Did the FBI Bungle the Tsarnaev Case?
What the bureau can and can't do on American soil.
BY DAVID GOMEZ | APRIL 25, 2013
The FBI is taking a lot of heat in the press and from Congress for how it
handled its 2011 investigation of Tamerlan Tsarnaev, which was opened after
Russian officials fingered him as an extremist. Critics have charged that
the bureau closed its inquiry without continuing surveillance after it
failed to find any connection to terrorism. And, on Wednesday, Senator
Richard Burr went a step further, alleging that the bureau had ignored
follow-on requests from Russian officials. The suggestion, obviously, is
that the bureau brushed aside clear warnings that could have prevented the
Boston Marathon bombing.
But it didn't. Individuals familiar with the FBI investigation have
confirmed to me that Russia made no official requests to the bureau beyond
its original request. These individuals also said that Russian officials did
not respond to the FBI's requests for additional information and noted that
such behavior is not unusual: Russia's intelligence service, the FSB, has
often failed to proactively aid the FBI's counterterrorism efforts -- it has
been more concerned with appearing cooperative than with providing actual
assistance.
What's more, it is clear that the majority of the FBI's critics simply don't
understand how terrorism investigations work. Despite the fact that the
bureau's responsibilities were significantly expanded after the September 11
attacks, there are very tight restrictions that govern the investigation on
U.S. soil of potential national security threats.
The FBI's procedures for investigating terrorism today are a legacy of the
Church Committee investigations into its counterintelligence program, which
targeted domestic radicals in the 1960s and 1970s.
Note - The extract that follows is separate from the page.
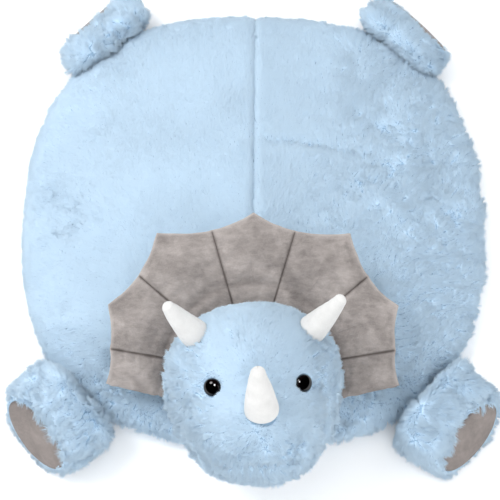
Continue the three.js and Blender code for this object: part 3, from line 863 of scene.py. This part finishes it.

The committee found the
bureau had engaged in widespread unauthorized surveillance, wiretapping, and
break-ins, and had illegally opened U.S. mail. Those findings spawned rules
known collectively as the Attorney General's Guidelines (AGG) for General
Crimes and the AGG for National Security Investigations, which established
standards for opening and closing investigations and restricted what sort of
investigative tools the FBI could use for each. No longer would the FBI be
able to indefinitely investigate an individual without probable cause to
believe that a federal crime had been committed or that a national security
threat existed.
These guidelines worked fairly well until the investigation into Zacarias
Moussaoui, believed to have been the 9/11 plot's 20th hijacker. Initially
arrested for immigration violations a month before the attacks, the FBI
suspected Moussaoui was involved in a terrorism conspiracy based on his
attempt to learn how to fly a 747 aircraft -- even though he had no prior
flight experience. The bureau's Minnesota office wanted to search his
residence and computer, but officials at FBI headquarters and the Department
of Justice decided that the AGG for National Security Investigations did not
permit them to seek a warrant under the Foreign Intelligence Surveillance
Act (FISA). That law required the FBI to establish probable cause that
Moussaoui was acting as an agent of a foreign power and that the primary
purpose of the warrant was not for criminal prosecution. Failure to meet
these criteria would violate the concept of the FISA "wall," which
restricted the ability of federal law enforcement officials to cooperate and
share information with intelligence agencies. The wall meant that
intelligence agents could not share any FISA warrant information with law
enforcement agents working on the same subject. At that time, the FBI had
insufficient probable cause for a regular criminal search warrant.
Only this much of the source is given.